■ **What is being asked**
Consider the listing below. Extract exactly the lines from the line containing "make_sliders()" to the line containing "points = [vertex.co", both included.

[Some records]
──────────────────────────────
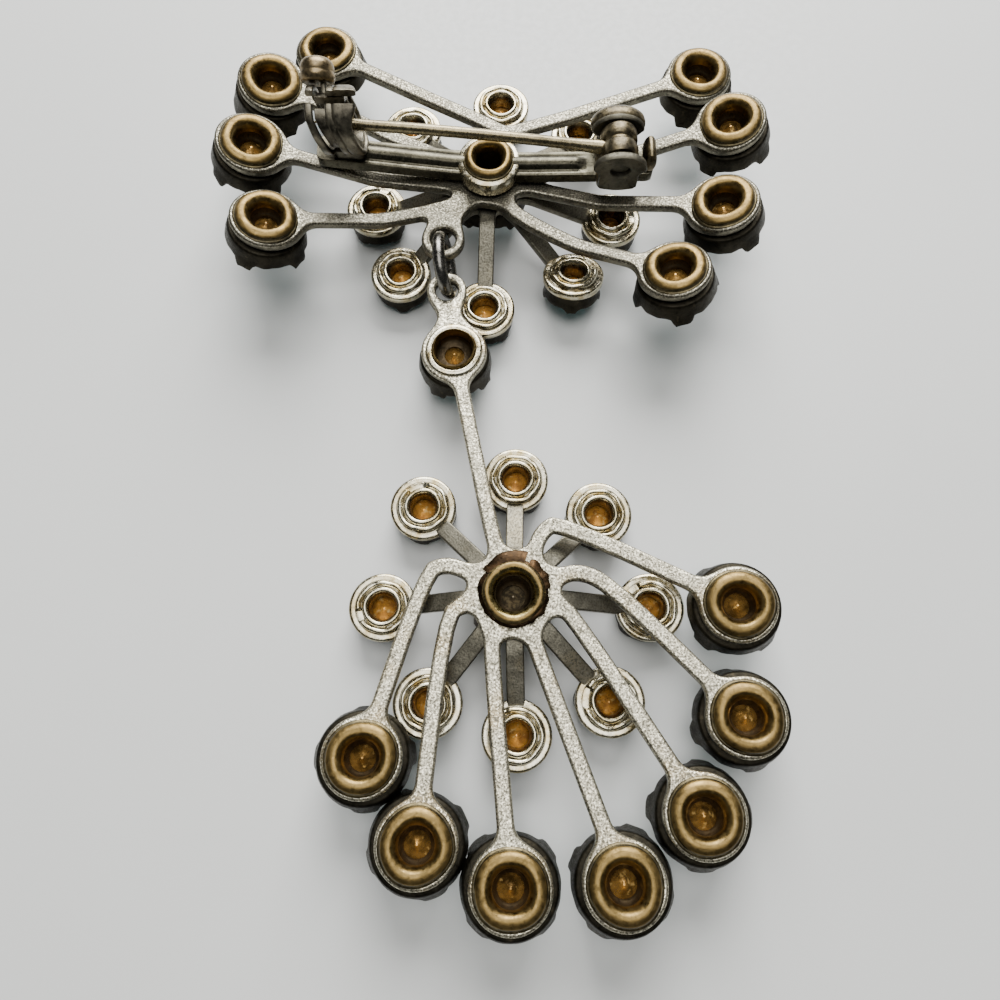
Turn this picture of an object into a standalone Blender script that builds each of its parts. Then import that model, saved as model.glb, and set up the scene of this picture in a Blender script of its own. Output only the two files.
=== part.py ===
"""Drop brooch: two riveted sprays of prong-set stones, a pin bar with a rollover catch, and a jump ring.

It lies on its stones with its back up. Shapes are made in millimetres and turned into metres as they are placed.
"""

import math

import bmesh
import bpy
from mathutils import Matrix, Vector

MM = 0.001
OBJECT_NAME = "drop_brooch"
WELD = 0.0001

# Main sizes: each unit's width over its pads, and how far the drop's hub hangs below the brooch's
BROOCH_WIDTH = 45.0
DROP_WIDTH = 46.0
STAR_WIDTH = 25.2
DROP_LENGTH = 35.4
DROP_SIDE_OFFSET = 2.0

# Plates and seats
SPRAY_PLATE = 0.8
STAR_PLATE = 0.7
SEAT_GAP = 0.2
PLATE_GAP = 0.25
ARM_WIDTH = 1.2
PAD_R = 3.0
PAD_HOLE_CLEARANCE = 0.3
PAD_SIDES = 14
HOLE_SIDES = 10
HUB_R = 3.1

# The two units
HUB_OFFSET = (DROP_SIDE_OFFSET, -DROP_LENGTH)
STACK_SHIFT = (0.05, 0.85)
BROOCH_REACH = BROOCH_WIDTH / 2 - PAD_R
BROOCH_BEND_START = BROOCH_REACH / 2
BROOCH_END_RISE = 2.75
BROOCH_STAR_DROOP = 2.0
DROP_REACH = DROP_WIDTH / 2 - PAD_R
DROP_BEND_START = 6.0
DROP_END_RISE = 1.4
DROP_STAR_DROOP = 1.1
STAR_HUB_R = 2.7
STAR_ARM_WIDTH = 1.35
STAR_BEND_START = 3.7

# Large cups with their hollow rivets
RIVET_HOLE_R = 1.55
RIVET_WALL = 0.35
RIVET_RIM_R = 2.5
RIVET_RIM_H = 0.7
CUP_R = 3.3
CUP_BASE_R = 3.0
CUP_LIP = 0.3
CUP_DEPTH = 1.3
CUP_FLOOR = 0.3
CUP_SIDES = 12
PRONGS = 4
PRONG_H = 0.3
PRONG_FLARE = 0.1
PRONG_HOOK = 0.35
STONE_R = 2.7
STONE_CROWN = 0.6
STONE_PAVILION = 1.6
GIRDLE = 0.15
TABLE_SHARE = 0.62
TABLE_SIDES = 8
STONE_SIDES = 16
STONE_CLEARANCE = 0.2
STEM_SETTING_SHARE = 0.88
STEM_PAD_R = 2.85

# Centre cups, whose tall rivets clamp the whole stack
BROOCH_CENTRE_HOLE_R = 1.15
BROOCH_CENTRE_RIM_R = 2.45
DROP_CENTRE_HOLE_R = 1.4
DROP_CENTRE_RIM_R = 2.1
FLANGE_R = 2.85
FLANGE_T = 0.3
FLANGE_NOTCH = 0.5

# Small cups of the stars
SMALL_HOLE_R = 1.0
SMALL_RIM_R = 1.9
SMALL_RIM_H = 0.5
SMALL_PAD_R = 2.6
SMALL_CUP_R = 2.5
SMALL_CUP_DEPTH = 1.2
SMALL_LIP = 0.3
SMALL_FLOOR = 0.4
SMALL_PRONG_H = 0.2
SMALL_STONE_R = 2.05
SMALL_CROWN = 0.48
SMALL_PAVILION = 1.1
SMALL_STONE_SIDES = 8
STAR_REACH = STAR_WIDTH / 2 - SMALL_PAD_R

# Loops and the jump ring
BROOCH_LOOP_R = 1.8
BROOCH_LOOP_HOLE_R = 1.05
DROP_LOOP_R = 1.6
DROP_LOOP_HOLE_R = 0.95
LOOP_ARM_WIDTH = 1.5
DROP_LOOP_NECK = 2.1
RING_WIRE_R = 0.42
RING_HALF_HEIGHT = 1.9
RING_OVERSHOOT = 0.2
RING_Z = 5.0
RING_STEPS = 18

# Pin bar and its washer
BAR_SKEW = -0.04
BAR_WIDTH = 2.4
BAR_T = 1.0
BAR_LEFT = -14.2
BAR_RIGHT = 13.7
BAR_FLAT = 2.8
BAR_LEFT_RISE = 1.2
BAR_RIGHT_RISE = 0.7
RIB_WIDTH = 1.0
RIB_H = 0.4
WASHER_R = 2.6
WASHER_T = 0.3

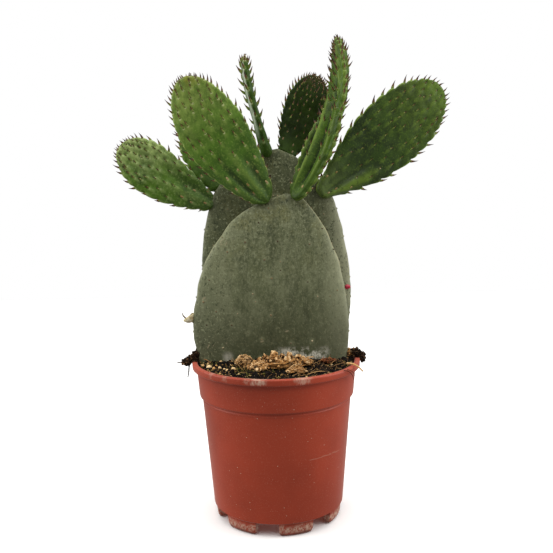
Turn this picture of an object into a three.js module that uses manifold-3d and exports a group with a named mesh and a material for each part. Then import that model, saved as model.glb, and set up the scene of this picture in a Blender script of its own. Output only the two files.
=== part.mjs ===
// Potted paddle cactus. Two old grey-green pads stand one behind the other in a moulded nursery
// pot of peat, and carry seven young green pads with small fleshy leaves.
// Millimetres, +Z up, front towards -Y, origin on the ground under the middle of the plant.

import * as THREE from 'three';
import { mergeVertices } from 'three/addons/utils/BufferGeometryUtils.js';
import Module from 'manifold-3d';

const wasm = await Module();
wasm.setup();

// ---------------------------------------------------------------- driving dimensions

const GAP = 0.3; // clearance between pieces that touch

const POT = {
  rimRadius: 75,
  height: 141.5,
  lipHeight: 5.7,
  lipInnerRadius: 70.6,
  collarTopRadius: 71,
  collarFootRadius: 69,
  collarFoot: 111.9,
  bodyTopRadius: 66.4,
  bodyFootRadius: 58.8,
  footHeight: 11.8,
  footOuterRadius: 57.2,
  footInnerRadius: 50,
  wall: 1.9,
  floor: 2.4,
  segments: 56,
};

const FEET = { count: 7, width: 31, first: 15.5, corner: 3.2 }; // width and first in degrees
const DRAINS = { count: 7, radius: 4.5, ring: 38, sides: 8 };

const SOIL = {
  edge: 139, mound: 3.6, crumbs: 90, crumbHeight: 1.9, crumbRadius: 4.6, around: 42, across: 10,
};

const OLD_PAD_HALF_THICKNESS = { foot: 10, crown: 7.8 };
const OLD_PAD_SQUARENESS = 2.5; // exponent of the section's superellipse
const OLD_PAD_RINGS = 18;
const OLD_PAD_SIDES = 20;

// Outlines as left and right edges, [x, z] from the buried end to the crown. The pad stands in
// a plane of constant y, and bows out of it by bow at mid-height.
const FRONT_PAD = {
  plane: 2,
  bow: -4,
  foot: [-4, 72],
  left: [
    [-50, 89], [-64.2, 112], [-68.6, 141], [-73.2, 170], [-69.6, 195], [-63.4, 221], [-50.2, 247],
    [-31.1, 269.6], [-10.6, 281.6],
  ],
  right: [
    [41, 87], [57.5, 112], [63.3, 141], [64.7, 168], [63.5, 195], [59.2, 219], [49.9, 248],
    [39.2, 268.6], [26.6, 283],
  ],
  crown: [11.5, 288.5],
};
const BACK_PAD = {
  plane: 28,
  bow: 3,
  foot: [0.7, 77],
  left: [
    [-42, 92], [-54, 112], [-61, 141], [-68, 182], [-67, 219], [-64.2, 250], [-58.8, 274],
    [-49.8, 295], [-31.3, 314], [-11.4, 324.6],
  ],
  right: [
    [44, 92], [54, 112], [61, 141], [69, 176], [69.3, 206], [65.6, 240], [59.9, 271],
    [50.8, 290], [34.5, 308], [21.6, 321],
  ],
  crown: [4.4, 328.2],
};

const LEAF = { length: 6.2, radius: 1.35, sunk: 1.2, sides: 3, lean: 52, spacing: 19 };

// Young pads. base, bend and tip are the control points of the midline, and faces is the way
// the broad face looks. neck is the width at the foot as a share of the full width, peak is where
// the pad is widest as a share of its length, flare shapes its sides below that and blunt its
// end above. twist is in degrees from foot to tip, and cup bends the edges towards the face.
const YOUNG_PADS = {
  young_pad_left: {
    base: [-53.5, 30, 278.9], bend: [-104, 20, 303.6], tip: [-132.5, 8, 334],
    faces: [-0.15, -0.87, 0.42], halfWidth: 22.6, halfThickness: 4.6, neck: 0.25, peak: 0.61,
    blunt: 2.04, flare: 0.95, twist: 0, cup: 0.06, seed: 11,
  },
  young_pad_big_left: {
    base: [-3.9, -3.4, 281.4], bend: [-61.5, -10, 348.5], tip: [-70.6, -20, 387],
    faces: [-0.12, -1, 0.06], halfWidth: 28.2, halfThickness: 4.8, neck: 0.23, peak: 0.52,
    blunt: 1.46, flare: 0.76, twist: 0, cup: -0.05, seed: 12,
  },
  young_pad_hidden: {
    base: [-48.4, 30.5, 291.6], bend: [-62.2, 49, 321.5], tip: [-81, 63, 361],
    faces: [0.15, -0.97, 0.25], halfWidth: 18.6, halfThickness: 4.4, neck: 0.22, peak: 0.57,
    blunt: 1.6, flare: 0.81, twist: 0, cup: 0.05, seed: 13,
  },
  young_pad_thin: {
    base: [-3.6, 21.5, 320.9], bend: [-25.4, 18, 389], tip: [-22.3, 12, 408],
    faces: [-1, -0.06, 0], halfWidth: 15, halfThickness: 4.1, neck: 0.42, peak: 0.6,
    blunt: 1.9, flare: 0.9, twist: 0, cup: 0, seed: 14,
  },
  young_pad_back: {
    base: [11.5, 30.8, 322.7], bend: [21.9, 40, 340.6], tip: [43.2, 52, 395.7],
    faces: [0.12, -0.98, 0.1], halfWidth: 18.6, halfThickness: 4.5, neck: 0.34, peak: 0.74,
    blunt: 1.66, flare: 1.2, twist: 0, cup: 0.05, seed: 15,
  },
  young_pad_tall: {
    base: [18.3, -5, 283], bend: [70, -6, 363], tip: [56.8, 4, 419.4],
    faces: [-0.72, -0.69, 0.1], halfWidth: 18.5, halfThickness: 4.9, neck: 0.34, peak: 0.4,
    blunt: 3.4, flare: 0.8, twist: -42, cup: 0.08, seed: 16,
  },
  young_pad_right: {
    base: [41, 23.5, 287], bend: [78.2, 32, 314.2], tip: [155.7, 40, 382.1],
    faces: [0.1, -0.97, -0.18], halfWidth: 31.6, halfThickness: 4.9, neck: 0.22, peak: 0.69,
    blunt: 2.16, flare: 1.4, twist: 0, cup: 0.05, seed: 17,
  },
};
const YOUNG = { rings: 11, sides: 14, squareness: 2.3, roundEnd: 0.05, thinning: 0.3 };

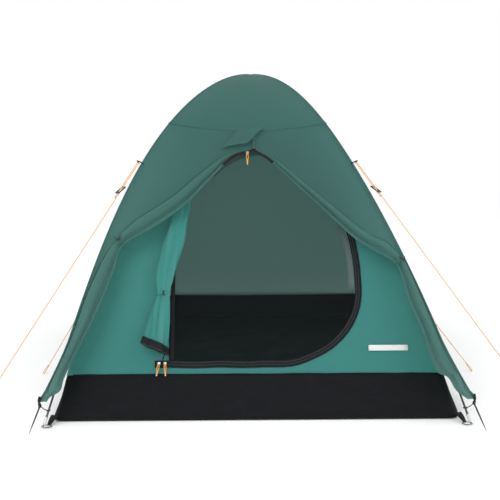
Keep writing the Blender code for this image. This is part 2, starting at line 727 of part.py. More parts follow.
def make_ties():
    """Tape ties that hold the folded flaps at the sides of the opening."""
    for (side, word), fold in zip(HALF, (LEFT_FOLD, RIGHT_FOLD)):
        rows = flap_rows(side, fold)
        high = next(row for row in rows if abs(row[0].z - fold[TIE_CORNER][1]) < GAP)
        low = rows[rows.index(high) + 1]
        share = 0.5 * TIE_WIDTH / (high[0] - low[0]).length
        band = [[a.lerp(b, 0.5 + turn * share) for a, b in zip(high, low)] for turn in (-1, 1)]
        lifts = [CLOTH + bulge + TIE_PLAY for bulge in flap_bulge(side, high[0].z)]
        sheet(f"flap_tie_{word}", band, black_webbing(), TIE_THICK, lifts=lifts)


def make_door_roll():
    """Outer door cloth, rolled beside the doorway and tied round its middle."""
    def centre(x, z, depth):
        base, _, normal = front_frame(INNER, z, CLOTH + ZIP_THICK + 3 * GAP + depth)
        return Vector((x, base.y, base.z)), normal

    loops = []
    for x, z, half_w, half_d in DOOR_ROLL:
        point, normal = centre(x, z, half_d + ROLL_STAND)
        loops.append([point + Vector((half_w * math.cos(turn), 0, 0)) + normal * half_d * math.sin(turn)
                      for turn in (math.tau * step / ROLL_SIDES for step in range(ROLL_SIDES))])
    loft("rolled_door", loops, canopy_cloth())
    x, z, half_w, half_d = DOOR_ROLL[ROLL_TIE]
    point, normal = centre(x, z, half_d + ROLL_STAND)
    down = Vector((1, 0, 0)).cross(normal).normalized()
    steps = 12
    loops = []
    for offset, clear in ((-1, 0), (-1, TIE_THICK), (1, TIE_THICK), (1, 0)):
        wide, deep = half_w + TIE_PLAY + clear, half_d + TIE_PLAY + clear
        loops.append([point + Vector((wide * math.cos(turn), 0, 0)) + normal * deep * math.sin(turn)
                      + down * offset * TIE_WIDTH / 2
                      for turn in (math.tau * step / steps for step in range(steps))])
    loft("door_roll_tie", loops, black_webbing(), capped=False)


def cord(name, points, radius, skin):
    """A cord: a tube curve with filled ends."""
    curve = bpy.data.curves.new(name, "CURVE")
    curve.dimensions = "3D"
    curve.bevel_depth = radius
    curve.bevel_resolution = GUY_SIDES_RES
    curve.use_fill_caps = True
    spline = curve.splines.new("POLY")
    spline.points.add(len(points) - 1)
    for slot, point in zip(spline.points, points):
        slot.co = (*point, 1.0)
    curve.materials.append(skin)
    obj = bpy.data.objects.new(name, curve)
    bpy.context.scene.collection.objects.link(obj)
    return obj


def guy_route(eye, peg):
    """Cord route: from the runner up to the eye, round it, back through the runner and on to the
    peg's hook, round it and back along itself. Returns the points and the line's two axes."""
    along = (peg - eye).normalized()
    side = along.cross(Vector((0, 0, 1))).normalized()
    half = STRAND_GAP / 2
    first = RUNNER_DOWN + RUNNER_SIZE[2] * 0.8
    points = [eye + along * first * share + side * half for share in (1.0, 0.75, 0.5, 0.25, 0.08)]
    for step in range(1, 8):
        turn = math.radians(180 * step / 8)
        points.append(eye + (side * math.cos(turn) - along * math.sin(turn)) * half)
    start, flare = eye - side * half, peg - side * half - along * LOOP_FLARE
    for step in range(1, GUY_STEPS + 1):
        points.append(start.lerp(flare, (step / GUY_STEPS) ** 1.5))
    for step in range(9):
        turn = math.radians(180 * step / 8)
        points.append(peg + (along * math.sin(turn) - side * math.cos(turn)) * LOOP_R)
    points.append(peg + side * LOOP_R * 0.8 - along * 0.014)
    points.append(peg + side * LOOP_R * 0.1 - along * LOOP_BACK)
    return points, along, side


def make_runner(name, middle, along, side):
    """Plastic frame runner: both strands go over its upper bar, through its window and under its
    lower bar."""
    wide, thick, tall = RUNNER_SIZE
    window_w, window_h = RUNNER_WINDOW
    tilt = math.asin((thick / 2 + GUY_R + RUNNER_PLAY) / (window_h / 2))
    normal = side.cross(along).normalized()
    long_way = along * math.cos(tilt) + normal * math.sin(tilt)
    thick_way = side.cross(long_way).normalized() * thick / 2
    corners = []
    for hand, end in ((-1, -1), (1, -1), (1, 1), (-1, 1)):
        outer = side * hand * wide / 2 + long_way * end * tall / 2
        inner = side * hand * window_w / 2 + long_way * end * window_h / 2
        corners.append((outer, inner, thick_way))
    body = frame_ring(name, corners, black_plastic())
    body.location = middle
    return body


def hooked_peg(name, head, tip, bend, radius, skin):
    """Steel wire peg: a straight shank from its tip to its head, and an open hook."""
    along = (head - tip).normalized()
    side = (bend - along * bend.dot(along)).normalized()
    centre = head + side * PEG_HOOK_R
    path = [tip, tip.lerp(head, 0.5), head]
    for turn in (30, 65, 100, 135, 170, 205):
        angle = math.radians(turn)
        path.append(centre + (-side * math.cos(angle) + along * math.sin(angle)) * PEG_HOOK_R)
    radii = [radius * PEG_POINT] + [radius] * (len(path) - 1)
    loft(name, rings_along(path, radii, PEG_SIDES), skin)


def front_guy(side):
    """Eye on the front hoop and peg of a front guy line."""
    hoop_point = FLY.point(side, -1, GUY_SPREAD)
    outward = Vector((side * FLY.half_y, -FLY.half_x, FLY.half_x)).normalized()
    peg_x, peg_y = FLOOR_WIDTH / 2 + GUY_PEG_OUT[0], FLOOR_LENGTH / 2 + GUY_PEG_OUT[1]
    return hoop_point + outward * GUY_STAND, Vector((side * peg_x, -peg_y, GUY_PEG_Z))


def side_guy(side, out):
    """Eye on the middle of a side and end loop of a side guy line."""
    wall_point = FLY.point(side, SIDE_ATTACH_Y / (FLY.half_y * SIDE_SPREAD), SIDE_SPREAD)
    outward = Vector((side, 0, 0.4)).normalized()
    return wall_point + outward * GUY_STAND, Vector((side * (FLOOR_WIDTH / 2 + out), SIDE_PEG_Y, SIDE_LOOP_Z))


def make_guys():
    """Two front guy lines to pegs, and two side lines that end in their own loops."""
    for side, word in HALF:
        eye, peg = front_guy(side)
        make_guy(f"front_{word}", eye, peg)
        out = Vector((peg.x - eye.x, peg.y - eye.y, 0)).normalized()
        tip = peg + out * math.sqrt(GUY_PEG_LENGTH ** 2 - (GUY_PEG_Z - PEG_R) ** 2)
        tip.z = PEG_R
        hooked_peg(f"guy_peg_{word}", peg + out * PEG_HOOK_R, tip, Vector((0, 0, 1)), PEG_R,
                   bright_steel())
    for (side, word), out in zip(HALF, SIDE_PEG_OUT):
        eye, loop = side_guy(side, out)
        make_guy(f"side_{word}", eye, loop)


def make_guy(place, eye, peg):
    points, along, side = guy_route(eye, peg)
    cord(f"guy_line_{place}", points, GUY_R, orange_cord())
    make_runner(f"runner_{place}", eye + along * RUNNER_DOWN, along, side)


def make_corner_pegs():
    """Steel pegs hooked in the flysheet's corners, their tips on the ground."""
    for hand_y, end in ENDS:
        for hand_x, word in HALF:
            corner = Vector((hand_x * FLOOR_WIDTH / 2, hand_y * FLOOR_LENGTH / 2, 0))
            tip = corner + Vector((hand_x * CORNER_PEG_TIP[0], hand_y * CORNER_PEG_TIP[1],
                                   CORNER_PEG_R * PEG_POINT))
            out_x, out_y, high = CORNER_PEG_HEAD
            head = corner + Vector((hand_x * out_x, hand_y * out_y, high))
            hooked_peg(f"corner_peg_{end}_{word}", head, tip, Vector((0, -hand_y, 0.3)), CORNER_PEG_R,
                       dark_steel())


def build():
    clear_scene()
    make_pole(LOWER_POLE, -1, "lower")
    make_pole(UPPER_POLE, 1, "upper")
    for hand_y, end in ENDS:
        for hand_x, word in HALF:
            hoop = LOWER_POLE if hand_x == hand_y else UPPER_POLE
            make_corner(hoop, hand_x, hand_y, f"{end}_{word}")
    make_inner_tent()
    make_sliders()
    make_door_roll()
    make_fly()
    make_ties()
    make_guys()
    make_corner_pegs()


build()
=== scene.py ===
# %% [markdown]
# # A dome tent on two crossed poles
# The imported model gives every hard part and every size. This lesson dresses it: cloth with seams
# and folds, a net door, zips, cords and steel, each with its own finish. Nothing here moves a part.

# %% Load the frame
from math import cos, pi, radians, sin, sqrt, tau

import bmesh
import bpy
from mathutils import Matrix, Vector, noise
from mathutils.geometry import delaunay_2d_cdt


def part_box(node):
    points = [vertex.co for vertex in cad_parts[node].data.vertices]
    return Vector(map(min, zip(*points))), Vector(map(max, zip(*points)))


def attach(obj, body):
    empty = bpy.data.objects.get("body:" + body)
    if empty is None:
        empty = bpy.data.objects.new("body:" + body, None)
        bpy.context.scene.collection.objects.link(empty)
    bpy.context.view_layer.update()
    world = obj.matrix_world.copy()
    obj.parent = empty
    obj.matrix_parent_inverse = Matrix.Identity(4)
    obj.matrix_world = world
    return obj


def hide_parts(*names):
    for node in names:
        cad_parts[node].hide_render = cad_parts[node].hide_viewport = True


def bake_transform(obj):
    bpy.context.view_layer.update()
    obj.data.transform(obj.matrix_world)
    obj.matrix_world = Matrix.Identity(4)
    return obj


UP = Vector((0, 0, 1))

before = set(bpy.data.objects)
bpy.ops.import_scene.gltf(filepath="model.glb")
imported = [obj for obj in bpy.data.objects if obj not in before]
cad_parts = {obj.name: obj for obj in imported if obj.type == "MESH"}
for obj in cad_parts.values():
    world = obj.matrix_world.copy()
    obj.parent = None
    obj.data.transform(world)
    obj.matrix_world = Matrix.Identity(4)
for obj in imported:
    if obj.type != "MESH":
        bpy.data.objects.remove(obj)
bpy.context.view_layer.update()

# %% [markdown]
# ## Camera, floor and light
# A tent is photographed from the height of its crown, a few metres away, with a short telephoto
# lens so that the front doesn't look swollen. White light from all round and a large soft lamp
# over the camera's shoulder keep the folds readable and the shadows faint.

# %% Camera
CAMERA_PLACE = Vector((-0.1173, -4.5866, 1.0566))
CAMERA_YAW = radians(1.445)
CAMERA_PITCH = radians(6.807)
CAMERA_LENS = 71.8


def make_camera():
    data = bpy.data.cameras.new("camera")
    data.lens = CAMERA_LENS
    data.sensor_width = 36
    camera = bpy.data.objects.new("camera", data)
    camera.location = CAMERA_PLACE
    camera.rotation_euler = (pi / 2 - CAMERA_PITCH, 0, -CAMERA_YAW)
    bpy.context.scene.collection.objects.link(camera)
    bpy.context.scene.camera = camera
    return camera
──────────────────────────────
■ **Correct answer**
    make_sliders()
    make_door_roll()
    make_fly()
    make_ties()
    make_guys()
    make_corner_pegs()


build()
=== scene.py ===
# %% [markdown]
# # A dome tent on two crossed poles
# The imported model gives every hard part and every size. This lesson dresses it: cloth with seams
# and folds, a net door, zips, cords and steel, each with its own finish. Nothing here moves a part.

# %% Load the frame
from math import cos, pi, radians, sin, sqrt, tau

import bmesh
import bpy
from mathutils import Matrix, Vector, noise
from mathutils.geometry import delaunay_2d_cdt


def part_box(node):
    points = [vertex.co for vertex in cad_parts[node].data.vertices]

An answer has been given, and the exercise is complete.